Tuesday, 3 February 2015

AXS TV Grammy Prediction Special

I had a car accident.

An unlicensed driver in an unregistered truck took a wide turn and slammed into me.

Oh, I'm okay, just in shock.

Well, maybe there's some soft tissue damage. I can feel it a bit in my neck and shoulder, but nothing life-threatening. And you get as old as I am and you gain perspective. I mean it could be much worse.

But it was illegal to have a car accident in my family. Have a fender-bender and my dad would remind you every time you got behind the wheel. As for the one time he rear-ended someone, it was undiscussable.

And I'm thinking how I'm not in the greatest mood to begin with, and I've got to go downtown to do this TV show. How L.A. is that?

The perp wanted to make some phone calls. And then I asked myself how long I had to stay here before I could move on. Is having an accident something de rigueur? Normally I'd let it ruin my whole day. Go home and sulk. Feel inadequate. Worry about all the effort yet to come, getting an estimate, a rental car, a repair... But in this case I had an obligation.

And accidents today are so much different from before, at least when it comes to the exchange of information. Today you don't write it down, you shoot a picture. It's so much easier. But the hassle still remains.

But, as Elvis Costello so famously sang, accidents will happen. It's the nature of life.

And the show must go on.

I've never been in this situation before.

That's right, I hold myself to an impossible standard. I should never have a car wreck. And haven't for nearly twenty five years. I see it as some kind of moral failing. I think there's going to be some price to pay down the line. And although I'm very good at running the repair gauntlet, the truth is I'm too good, my OCD kicks into gear, I have anxiety about getting it exactly right.

But all of a sudden that was irrelevant. I couldn't go home and call my insurance company. I'd made a commitment, AXS was depending on me.

And my car is fully drivable. It's got a hole in the bumper, but I could still hit the freeway. And traffic was not bad until just shy of downtown. And all things considered, I was barely late.

So I flopped down into the makeup chair and was confronted by Mark McGrath.

What do I know about Mr. McGrath? That he's the front man of Sugar Ray which got a little bit more than fifteen minutes? That he graduated from SC? That he's got a side career hosting television shows? That he's a "Jeopardy" rock trivia champion?

And stunningly, Mark in real life looks just like his photos. His teeth are perfect, his hair is coiffed, and he's talking like he knows me.

I love when people know me.

That's what drives me wild, when people don't, even though they've met me.
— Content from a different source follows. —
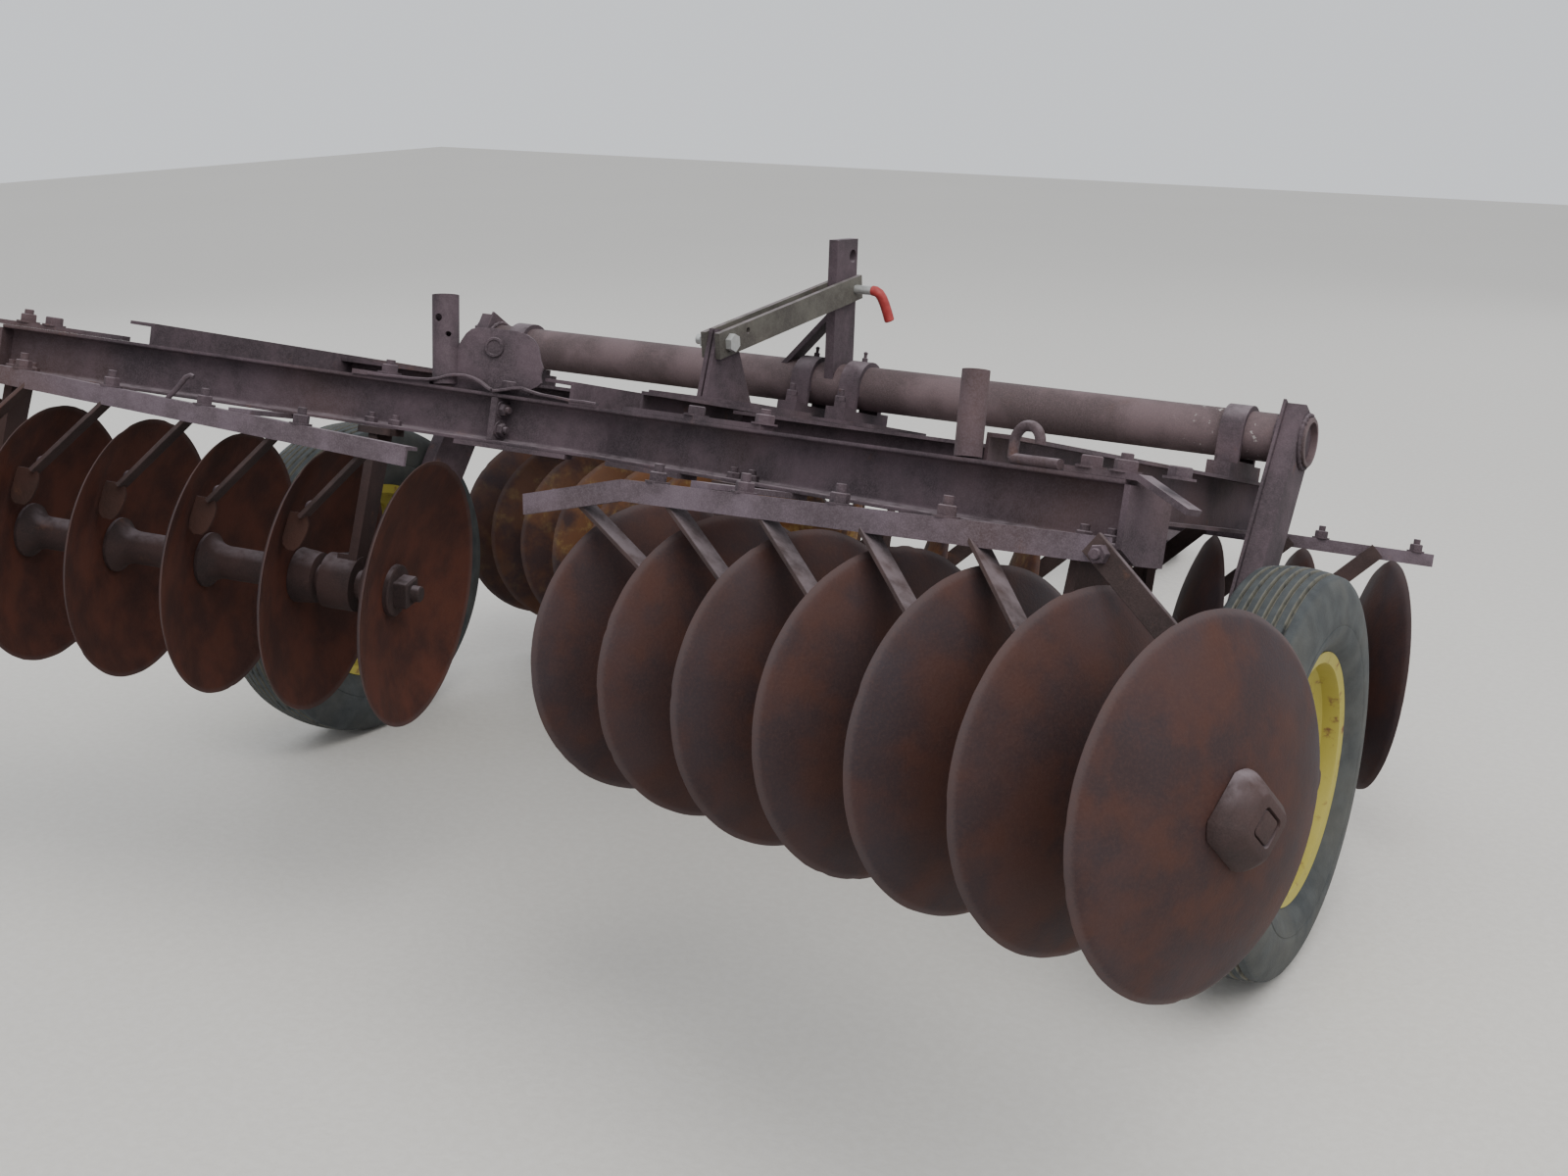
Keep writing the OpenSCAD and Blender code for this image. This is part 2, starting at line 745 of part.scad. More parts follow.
// The outermost front blade has lost its scraper
module scrapers_front() {
    stance() for (side = [-1, 1]) at_front(side) for (i = [0 : front_discs - 2])
        translate([i * disc_pitch, 0, 0]) mirror([1, 0, 0])
            scraper([-150, front_bar_y - fit, front_bar_z + 4], 1.1, 0);
}

// Fittings on top of the rear beams

module pipe(d, h, t) {
    difference() {
        cylinder(d = d, h = h);
        translate([0, 0, -1]) cylinder(d = d - 2 * t, h = h + 2);
    }
}

beam_top = rear_beam_local + beam_h;

module posts() {
    stance() {
        at_rear(1) translate([576, rear_beam_off + 20, beam_top + fit]) rotate([0, -4, 0])
            translate([0, 0, 1.4]) pipe(38, 116, 4);
        at_rear(-1) translate([16, rear_beam_off + 20, beam_top + fit]) rotate([0, 8, 0])
            translate([0, 0, 3.4]) difference() {
                pipe(46, 152, 5);
                for (z = [112, 84]) translate([z == 112 ? 4 : -12, -40, z])
                    rotate([-90, 0, 0]) cylinder(d = z == 112 ? 13 : 9, h = 40);
            }
    }
}

module rod_hook() {
    rod = 14;
    r = 22;
    stance() at_rear(1) translate([692, rear_beam_off + 4, beam_top + fit]) {
        translate([0, 0, rod / 2]) rotate([0, 90, 0]) cylinder(d = rod, h = 60);
        translate([0, 0, r + rod / 2]) rotate([90, 0, 0])
            rotate_extrude(angle = 200, $fn = 40) translate([r, 0]) circle(d = rod, $fn = 20);
        translate([-r, 0, rod / 2]) cylinder(d = rod, h = r);
        translate([-r, 0, rod / 2]) rotate([0, 90, 0]) cylinder(d = rod, h = r + 4);
    }
}

module hose_plate() {
    w = 150;
    h = 106;
    stance() at_rear(-1) translate([-90, rear_beam_off + 24, beam_top + fit]) rotate([90, 0, 0]) {
        linear_extrude(8) polygon(concat([[-w / 2 + 40, 0], [w / 2 - 34, 0], [w / 2, 26]],
            [for (a = [0 : 15 : 90]) [w / 2 - 34 + 34 * cos(a), h - 34 + 34 * sin(a)]],
            [for (a = [90 : 15 : 180]) [-w / 2 + 40 + 40 * cos(a), h - 40 + 40 * sin(a)]],
            [[-w / 2, 36]]));
        translate([-8, h * 0.62, 7]) difference() {
            cylinder(d = 44, h = 8);
            translate([-12, -8, 2]) cube([24, 7, 8]);
        }
    }
}

strap_t = 8;
strap_w = 26;

module top_straps() {
    z = beam_top + fit;
    stance() {
        at_rear(-1) translate([624, rear_beam_off + 14, z]) flat_bar(250, strap_w, strap_t);
        at_rear(-1) translate([40, rear_beam_off + 14, z]) rotate([0, 0, -3])
            flat_bar(140, strap_w, strap_t);
        at_rear(1) translate([-200, rear_beam_off + 14, z]) flat_bar(360, strap_w, strap_t);
        at_rear(1) translate([beam_end - 100, rear_beam_off + 14, z]) {
            rotate([90, 0, 0]) translate([0, 0, -strap_w / 2]) linear_extrude(strap_w)
                polygon([[0, 0], [116, 0], [116 + 86 * cos(22), -86 * sin(22)],
                    [116 + 86 * cos(22) + strap_t * sin(22), (strap_t - 86 * tan(22)) * cos(22)],
                    [116 + strap_t * tan(11), strap_t], [0, strap_t]]);
        }
    }
}

module lower_straps() {
    z = rear_beam_local - strap_t - fit;
    stance() {
        at_rear(1) translate([-220, rear_beam_off + 14, z]) flat_bar(200, 40, strap_t);
        at_rear(-1) translate([-220, rear_beam_off + 14, z]) flat_bar(200, 40, strap_t);
    }
}

module beam_end_plates() {
    stance() for (side = [-1, 1]) at_rear(side)
        translate([beam_end + fit, rear_beam_off, rear_beam_local - 18])
            rotate([90, 0, 90]) linear_extrude(10)
                polygon([[0, 18], [0, beam_h + 12], [84, beam_h + 12], [84, 0], [30, 0]]);
}

// Gangs

module discs_rear(side) {
    stance() at_rear(side) discs(rear_discs, 1);
}

module axle_rear(side) {
    stance() at_rear(side) gang_axle(rear_discs, rear_bearings, 1);
}

module discs_front(side) {
    stance() at_front(side) discs(front_discs, -1);
}

module axle_front(side) {
    stance() at_front(side) gang_axle(front_discs, front_bearings, -1);
}

// Wheels, each about its own axle line with +X outward

module at_wheel(side) {
    stance() on_side(side) translate([tyre_x, 0, 0]) rotate([0, 90, 0]) children();
}

tread_ribs = 5;
groove_w = 7;
groove_t = 9;

module tyre() {
    half = tyre_w / 2;
    tread = half - 20;
    rib = 2 * tread / tread_ribs;
    crown = 8;
    function over(x) = tyre_r - crown * (x / tread) * (x / tread);
    ribs = [for (i = [0 : tread_ribs - 1]) for (p = [0, 1])
        let (x = -tread + i * rib + (p == 0 ? (i == 0 ? 0 : groove_w / 2)
            : rib - (i == tread_ribs - 1 ? 0 : groove_w / 2))) [over(x), x]];
    grooves = [for (i = [0 : tread_ribs - 1]) for (p = [0 : 3])
        let (x = -tread + i * rib + (p == 0 ? (i == 0 ? 0 : groove_w / 2)
            : rib - groove_w / 2 + (p == 3 ? groove_w - 2 : p == 2 ? 1.5 : 0)))
        if (i < tread_ribs - 1 || p < 1) [p < 2 ? over(x) : over(x) - groove_t, x]];
    seat = rim_half - 2.8;
    casing = 11;
    rotate_extrude($fn = 96) polygon(concat(
        [[rim_r + 0.5, -seat], [rim_r + 15, -rim_half + 0.6], [rim_r + 24, -half + 12],
         [rim_r + 58, -half], [tyre_r - 56, -half + 2], [tyre_r - 26, -half + 10]],
        grooves, [[over(tread), tread]],
        [[tyre_r - 26, half - 10], [tyre_r - 56, half - 2], [rim_r + 58, half],
         [rim_r + 24, half - 12], [rim_r + 15, rim_half - 0.6], [rim_r + 0.5, seat],
         [rim_r + 0.5, seat - 14], [rim_r + 24, seat - 6], [rim_r + 58, half - casing],
         [tyre_r - 56, half - casing - 3], [tyre_r - 30, tread - 6], [tyre_r - 24, 0],
         [tyre_r - 30, -tread + 6], [tyre_r - 56, -half + casing + 3],
         [rim_r + 58, -half + casing], [rim_r + 24, -seat + 6], [rim_r + 0.5, -seat + 14]]));
}

rim_half = 56;

module rim() {
    wheel_disc = 6;
    difference() {
        rotate_extrude($fn = 96) polygon([
            [rim_r + 14, -rim_half - 4], [rim_r + 14, -rim_half], [rim_r, -rim_half + 2],
            [rim_r - 3, -rim_half + 30], [rim_r - 24, -rim_half + 42],
            [rim_r - 24, rim_half - 42], [rim_r - 3, rim_half - 30],
            [rim_r, rim_half - 2], [rim_r + 14, rim_half], [rim_r + 14, rim_half + 4],
            [rim_r - 5, rim_half + 1], [rim_r - 9, rim_half - 28], [rim_r - 30, rim_half - 40],
            [rim_r - 60, rim_half - 34], [110, 4], [84, 0], [hub_d / 2 + fit, 0],
            [hub_d / 2 + fit, -wheel_disc], [88, -wheel_disc], [114, -2], [rim_r - 62, rim_half - 42],
            [rim_r - 31, rim_half - 48], [rim_r - 30, -rim_half + 40], [rim_r - 9, -rim_half + 28],
            [rim_r - 5, -rim_half - 1]]);
    }
}

module hub() {
    difference() {
        rotate_extrude() polygon([[0, 78], [22, 78], [28, 72], [28, 40], [hub_d / 2 - 6, 34],
            [hub_d / 2, 26], [hub_d / 2, -6 - fit], [72, -6 - fit], [72, -18],
            [hub_d / 2, -20], [hub_d / 2 - 8, -70], [0, -70]]);
        translate([0, 0, -80]) cylinder(d = spindle_d + 2 * fit, h = 144);
    }
}

color(rust) beam_rear_right();
color(rust) beam_rear_left();
color(rust) beam_front(1);  // beam_front_right
color(rust) beam_front(-1);  // beam_front_left
color(rust) side_rail(1);  // side_rail_right
color(rust) side_rail(-1);  // side_rail_left
color(rust) centre_rails();
color(rust) cross_members();
color(rust) centre_plate();
color(rust) tongue_bar(1);  // tongue_right
color(rust) tongue_bar(-1);  // tongue_left
color(rust) tongue_brace();
color(steel) hitch();
color(rust) rock_shaft();
color(steel) bearing_caps();
color(rust) wheel_arm(1);  // wheel_arm_right
color(rust) wheel_arm(-1);  // wheel_arm_left
color(rust) lift_arm();
color(rust) lock_bracket();
color(olive) lock_bars();
color(zinc) lock_bolt();
color(red_grip) lock_pin();
color(steel) hangers_rear();
color(steel) hangers_front();
color(rust) scraper_bars_rear();
color(rust) scraper_bars_front();
color(rust) scrapers_rear();
color(rust) scrapers_front();
color(rust) posts();
color(steel) rod_hook();
color(rust) hose_plate();
color(rust) top_straps();
color(rust) lower_straps();
color(rust) beam_end_plates();
color(blade) discs_rear(1);  // discs_rear_right
color(steel) axle_rear(1);  // axle_rear_right
color(blade) discs_rear(-1);  // discs_rear_left
color(steel) axle_rear(-1);  // axle_rear_left
color(blade) discs_front(1);  // discs_front_right
color(steel) axle_front(1);  // axle_front_right
color(blade) discs_front(-1);  // discs_front_left
color(steel) axle_front(-1);  // axle_front_left
color(rubber) at_wheel(1) tyre();  // tyre_right
color(yellow) at_wheel(1) rim();  // rim_right
color(steel) at_wheel(1) hub();  // hub_right
color(rubber) at_wheel(-1) tyre();  // tyre_left
color(yellow) at_wheel(-1) rim();  // rim_left
color(steel) at_wheel(-1) hub();  // hub_left
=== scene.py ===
"""Looks of a rusty wheeled tandem disc harrow, parked on its tyres and its lowered hitch."""
import json
import math

import bpy
import numpy as np
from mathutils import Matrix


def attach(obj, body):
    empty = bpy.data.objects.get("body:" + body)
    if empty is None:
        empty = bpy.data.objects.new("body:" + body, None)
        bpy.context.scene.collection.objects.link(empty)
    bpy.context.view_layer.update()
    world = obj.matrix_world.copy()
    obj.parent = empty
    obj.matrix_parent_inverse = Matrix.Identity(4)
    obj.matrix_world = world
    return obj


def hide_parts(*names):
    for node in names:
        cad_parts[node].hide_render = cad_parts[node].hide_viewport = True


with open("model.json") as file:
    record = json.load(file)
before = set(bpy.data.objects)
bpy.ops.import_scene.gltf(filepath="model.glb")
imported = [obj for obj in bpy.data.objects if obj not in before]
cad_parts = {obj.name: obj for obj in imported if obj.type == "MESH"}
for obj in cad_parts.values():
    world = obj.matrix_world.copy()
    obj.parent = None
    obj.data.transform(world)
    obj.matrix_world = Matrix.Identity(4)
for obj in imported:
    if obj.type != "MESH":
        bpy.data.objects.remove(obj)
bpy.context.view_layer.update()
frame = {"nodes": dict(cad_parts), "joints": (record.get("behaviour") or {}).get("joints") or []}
nodes = frame["nodes"]
joints = {joint["name"]: joint for joint in frame["joints"]}


# Where the harrow stands
# Its own axes have their origin in the middle of the wheel axle, with the gang beams level.
# It is parked nose down, turned about the axle until the hitch rests on the ground.
TYRE_RADIUS = 0.350
HITCH_AHEAD, HITCH_UP = 2.400, 0.286
NOSE_DOWN = math.asin(TYRE_RADIUS / math.hypot(HITCH_AHEAD, HITCH_UP)) + math.atan2(HITCH_UP, HITCH_AHEAD)
AXLE = np.array(joints["wheel_right_spin"]["pos_m"], float) * (0, 1, 1)
ACROSS = np.array([1.0, 0, 0])
AHEAD = np.array([0, math.cos(NOSE_DOWN), -math.sin(NOSE_DOWN)])
UP = np.array([0, math.sin(NOSE_DOWN), math.cos(NOSE_DOWN)])


def standing(points):
    """Points of the harrow's own axes, in millimetres, as the parked harrow holds them, in metres."""
    points = np.asarray(points, float) / 1000
    return AXLE + points[..., :1] * ACROSS + points[..., 1:2] * AHEAD + points[..., 2:3] * UP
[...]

Turns out Mark watched last year's tape. And when I interrupted his spiel to tell him I'd just had an accident he was so concerned, giving insight and support, that I felt like he was on my team. And I feel this so rarely in life.

And the set-up is Mark's gonna host, DJ Skee and me are gonna predict, and John Dick, a pollster with Civic Science, is gonna tell us what the people said.

And normally I'm champing at the bit. This is my opportunity to demonstrate my brilliance and my ability to wing it. I don't need no stinking cue cards, I can make it up on the fly, I can make you laugh, I can entertain you.

But I'm wondering if that neck pain is significant. I'm thinking about calling my insurance company. And the truth is, I'm still in shock.

But I'm fascinated by Mark McGrath.

You see not only is he attractive and famous, he's charismatic and quick and so much fun to be around.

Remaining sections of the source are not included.